Deep learning models optimize performance on their training distribution. They have no native mechanism to signal that an input is outside of what they have learned. This is called "silent failure": the model produces a confident prediction even on inputs for which its actual reliability is low. Uncertainty quantification, applied in real time to each prediction, is the only way to detect this signal without access to ground truth.

How does per-prediction reliability detect OOD without retraining the model?

A per-prediction reliability brick measures the uncertainty associated with each model output, in parallel, without modifying the original AI model. In 2D vision, σx, σy, σw, σh metrics quantify the dispersion of each produced bounding box. When these confidence metrics exceed a threshold calibrated on nominal data, it is a signal that a prediction is unstable, potentially because the input is outside the training domain.

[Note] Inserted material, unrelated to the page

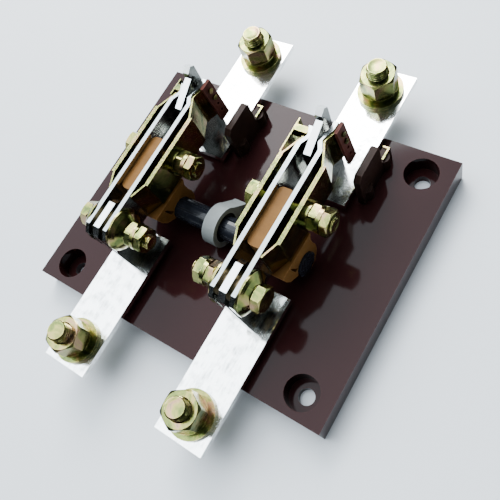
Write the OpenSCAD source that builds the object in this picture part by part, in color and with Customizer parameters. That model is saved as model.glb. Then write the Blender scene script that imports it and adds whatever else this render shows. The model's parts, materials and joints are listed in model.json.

What is the difference between model drift and OOD?

OOD refers to a one-off event: a part or a batch that goes outside the training domain.
Model drift refers to a gradual and cumulative shift of the input distribution relative to the training domain. Both have the same consequence—increasingly unreliable predictions—but drift is harder to detect because it is not localized in time. Per-prediction reliability detects both: one-off OOD via a sudden spike in uncertainty metrics, and drift via a progressive and continuous degradation of these same metrics.

Is OOD covered by EU AI Act requirements for high-risk systems?

Yes. The EU AI Act requires high-risk AI systems to have continuous post-market monitoring and the ability to identify situations outside their operational design domain (ODD). Real-time OOD detection using per-prediction confidence metrics directly addresses this requirement. It allows logging unstable predictions, alerting on out-of-domain situations, and documenting system reliability in real operating conditions.